[What you are asked to do]:
Among the records that follow, set down only the lines from the one containing "Model this object in build123d" to the one containing "with stretched cloth.", both included, exactly.

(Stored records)

* START *

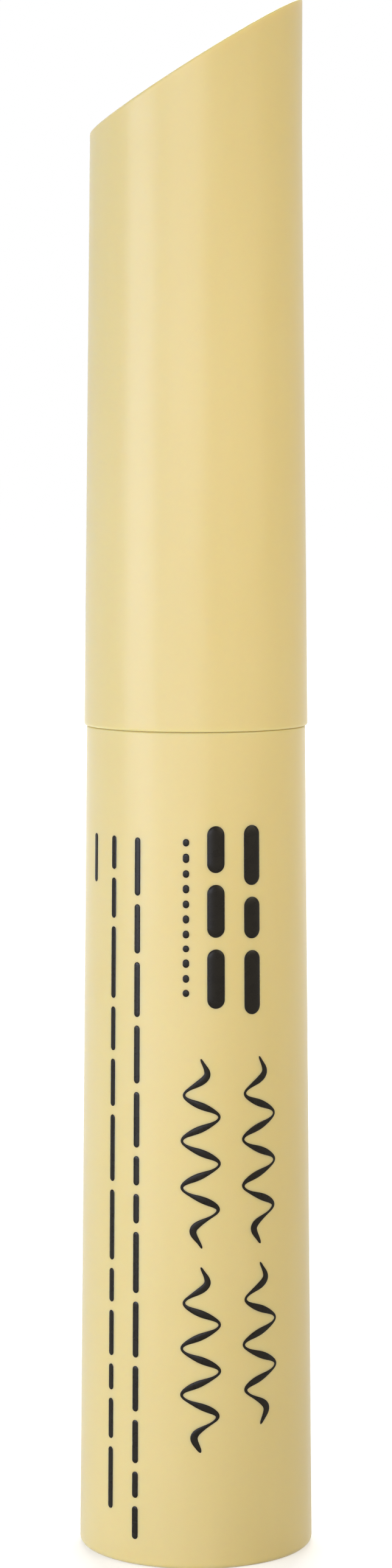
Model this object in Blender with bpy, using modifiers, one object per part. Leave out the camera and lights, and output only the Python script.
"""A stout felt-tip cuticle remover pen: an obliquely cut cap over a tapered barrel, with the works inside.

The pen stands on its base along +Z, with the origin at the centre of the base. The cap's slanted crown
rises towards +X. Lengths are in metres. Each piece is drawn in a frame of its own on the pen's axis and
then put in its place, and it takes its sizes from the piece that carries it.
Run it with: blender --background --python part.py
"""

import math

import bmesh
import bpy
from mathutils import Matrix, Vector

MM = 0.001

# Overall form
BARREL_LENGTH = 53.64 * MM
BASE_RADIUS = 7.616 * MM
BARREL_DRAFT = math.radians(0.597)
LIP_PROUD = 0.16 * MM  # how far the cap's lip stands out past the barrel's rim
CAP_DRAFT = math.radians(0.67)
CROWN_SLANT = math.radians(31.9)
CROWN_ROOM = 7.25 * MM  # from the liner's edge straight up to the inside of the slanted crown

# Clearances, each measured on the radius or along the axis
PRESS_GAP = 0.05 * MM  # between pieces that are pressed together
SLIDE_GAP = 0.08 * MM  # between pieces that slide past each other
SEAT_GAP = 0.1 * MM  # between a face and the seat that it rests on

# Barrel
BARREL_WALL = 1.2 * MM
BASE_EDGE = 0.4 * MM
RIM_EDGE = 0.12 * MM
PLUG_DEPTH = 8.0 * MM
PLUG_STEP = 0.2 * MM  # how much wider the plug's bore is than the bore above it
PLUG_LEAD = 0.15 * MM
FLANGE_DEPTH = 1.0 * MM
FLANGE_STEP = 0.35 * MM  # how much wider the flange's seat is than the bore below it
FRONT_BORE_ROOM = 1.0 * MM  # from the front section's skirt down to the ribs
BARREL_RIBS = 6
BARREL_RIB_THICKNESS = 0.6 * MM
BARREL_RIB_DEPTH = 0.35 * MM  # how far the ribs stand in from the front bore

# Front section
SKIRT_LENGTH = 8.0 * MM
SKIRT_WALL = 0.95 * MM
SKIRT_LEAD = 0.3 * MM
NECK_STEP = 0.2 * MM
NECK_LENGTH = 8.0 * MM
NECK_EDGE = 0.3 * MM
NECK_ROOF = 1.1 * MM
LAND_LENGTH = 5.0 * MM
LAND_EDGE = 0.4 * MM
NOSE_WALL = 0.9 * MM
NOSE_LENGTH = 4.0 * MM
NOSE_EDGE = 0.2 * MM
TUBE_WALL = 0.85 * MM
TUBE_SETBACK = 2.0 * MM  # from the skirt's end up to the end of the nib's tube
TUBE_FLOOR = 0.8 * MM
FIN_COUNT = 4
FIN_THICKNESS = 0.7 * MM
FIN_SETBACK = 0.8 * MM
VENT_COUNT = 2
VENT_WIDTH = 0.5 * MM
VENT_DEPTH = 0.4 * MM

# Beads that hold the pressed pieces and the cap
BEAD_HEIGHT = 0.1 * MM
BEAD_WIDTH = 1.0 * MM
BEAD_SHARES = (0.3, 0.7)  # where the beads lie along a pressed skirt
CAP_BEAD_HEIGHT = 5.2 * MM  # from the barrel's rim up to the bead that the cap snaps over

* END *
* START *

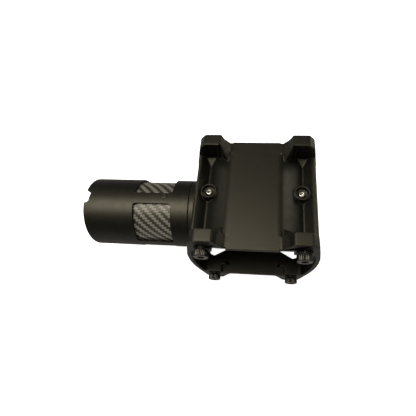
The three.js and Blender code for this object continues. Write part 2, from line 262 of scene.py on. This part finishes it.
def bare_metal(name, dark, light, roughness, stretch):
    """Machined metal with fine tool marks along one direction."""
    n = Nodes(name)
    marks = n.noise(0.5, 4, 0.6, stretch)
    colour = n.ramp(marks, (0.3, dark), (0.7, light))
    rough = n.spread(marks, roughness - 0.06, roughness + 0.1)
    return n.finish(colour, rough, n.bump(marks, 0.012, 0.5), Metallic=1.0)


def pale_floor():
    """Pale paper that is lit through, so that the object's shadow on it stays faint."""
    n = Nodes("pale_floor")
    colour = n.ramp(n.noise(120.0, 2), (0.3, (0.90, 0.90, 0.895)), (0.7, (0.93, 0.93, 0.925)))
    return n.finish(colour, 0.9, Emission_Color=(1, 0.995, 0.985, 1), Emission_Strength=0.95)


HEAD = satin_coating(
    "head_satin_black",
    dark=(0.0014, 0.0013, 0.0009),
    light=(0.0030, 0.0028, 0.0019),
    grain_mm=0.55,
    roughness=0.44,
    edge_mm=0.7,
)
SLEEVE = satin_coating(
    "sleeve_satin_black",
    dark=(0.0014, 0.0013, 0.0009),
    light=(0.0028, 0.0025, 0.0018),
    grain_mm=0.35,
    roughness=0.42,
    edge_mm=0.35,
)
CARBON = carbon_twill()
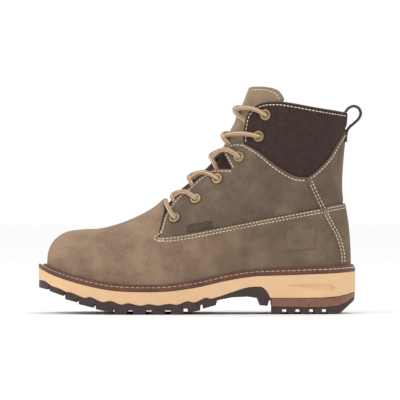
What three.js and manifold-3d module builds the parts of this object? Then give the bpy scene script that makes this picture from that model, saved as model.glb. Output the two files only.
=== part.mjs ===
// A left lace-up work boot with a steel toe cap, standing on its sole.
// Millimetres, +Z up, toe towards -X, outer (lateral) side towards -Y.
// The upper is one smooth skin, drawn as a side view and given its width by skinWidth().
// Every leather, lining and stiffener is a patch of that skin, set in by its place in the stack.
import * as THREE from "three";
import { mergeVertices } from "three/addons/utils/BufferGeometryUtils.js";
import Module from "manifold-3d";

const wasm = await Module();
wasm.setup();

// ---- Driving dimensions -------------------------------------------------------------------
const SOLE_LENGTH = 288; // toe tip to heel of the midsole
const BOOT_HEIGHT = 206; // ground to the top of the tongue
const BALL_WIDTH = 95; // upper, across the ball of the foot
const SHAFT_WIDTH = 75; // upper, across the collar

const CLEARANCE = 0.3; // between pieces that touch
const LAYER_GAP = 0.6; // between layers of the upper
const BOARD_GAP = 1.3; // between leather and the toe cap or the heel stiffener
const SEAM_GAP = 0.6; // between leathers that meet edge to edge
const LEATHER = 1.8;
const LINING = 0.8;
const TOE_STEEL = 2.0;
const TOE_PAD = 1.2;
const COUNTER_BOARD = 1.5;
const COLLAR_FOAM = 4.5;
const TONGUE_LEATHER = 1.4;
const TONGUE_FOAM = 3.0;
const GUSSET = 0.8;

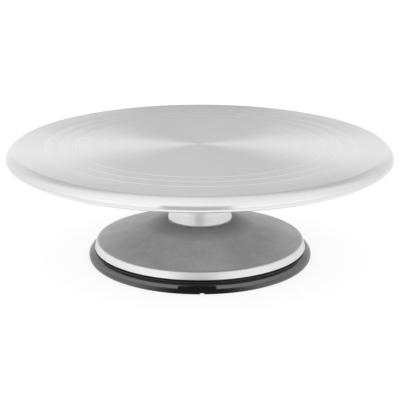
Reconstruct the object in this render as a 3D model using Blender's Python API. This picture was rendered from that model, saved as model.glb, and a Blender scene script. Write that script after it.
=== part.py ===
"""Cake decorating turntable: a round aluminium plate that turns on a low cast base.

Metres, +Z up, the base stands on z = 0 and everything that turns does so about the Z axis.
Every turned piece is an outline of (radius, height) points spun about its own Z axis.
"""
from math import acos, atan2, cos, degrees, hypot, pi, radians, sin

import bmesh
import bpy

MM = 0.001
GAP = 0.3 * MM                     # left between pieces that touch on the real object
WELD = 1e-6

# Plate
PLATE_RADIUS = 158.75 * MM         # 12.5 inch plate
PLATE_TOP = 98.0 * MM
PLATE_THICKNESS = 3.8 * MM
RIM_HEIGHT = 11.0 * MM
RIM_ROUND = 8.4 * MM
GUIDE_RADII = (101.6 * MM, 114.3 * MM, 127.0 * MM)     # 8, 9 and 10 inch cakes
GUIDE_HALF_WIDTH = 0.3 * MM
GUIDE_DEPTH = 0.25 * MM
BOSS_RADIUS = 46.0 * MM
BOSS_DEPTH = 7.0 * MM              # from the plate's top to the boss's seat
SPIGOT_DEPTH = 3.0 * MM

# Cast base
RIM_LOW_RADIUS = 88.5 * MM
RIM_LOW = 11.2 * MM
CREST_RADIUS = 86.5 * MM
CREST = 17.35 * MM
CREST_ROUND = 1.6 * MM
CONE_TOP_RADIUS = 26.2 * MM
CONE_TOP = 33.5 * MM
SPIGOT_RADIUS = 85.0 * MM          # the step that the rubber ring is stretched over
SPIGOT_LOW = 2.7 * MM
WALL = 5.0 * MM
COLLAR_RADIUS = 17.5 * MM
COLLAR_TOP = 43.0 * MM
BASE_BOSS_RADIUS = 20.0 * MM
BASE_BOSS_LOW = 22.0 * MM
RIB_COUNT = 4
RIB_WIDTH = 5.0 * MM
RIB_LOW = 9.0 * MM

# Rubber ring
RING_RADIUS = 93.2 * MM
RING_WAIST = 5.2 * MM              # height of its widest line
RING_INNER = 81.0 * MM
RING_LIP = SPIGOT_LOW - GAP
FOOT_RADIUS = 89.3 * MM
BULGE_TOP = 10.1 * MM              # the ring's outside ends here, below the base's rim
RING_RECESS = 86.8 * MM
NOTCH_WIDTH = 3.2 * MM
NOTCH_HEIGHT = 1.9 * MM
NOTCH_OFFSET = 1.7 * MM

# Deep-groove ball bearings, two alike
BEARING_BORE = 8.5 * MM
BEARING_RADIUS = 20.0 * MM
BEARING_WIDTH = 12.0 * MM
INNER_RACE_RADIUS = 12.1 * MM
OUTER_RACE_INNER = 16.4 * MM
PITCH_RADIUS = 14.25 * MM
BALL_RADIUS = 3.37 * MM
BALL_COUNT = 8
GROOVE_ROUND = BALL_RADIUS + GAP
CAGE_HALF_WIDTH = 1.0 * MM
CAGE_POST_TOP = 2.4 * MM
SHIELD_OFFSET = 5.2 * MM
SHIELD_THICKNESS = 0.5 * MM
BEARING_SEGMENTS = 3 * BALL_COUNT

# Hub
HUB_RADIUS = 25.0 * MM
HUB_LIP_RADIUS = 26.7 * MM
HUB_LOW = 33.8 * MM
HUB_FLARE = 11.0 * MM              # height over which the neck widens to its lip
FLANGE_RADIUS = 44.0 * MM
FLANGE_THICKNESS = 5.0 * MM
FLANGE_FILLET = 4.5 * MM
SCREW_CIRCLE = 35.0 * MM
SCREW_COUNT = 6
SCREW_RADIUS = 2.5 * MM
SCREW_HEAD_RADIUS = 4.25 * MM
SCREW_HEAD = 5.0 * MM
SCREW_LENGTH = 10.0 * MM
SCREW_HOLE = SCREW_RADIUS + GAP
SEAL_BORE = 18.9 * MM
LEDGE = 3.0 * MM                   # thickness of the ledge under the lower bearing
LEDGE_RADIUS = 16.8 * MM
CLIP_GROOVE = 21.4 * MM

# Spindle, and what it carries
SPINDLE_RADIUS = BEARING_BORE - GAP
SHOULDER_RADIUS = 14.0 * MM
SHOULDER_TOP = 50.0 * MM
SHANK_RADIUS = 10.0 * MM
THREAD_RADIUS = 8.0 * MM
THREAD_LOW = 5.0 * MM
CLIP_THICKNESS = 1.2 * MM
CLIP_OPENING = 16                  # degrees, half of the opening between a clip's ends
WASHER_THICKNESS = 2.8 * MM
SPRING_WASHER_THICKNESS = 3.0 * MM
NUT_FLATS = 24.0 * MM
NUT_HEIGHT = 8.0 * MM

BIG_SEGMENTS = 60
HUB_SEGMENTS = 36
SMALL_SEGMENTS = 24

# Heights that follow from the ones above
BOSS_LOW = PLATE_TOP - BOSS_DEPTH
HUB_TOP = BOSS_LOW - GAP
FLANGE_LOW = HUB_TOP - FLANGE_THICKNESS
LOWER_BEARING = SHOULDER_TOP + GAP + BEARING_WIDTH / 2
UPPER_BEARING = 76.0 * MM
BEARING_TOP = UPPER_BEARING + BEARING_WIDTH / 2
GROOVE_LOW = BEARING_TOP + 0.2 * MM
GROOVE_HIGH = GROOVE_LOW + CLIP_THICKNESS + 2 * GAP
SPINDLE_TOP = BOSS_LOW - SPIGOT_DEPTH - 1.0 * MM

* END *
* START *

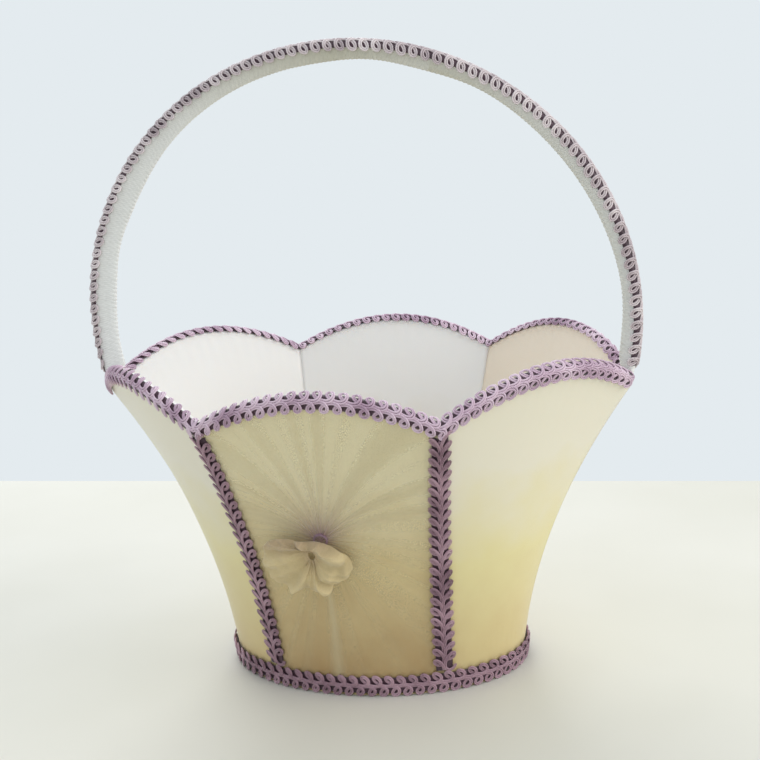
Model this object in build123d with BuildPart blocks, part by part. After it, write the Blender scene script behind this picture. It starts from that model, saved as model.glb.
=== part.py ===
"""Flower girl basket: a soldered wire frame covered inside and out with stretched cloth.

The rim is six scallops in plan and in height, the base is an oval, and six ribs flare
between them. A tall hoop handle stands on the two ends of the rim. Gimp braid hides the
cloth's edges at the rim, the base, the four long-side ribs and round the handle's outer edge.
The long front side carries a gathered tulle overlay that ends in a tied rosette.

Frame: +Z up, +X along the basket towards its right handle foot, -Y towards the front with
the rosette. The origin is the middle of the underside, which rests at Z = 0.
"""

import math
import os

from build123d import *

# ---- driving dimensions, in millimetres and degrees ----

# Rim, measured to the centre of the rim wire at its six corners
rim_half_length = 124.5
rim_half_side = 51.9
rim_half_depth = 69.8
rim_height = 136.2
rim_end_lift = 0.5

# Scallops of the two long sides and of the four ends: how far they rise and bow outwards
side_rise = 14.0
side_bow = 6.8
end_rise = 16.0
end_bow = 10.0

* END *

[Exercise response]:
Model this object in build123d with BuildPart blocks, part by part. After it, write the Blender scene script behind this picture. It starts from that model, saved as model.glb.
=== part.py ===
"""Flower girl basket: a soldered wire frame covered inside and out with stretched cloth.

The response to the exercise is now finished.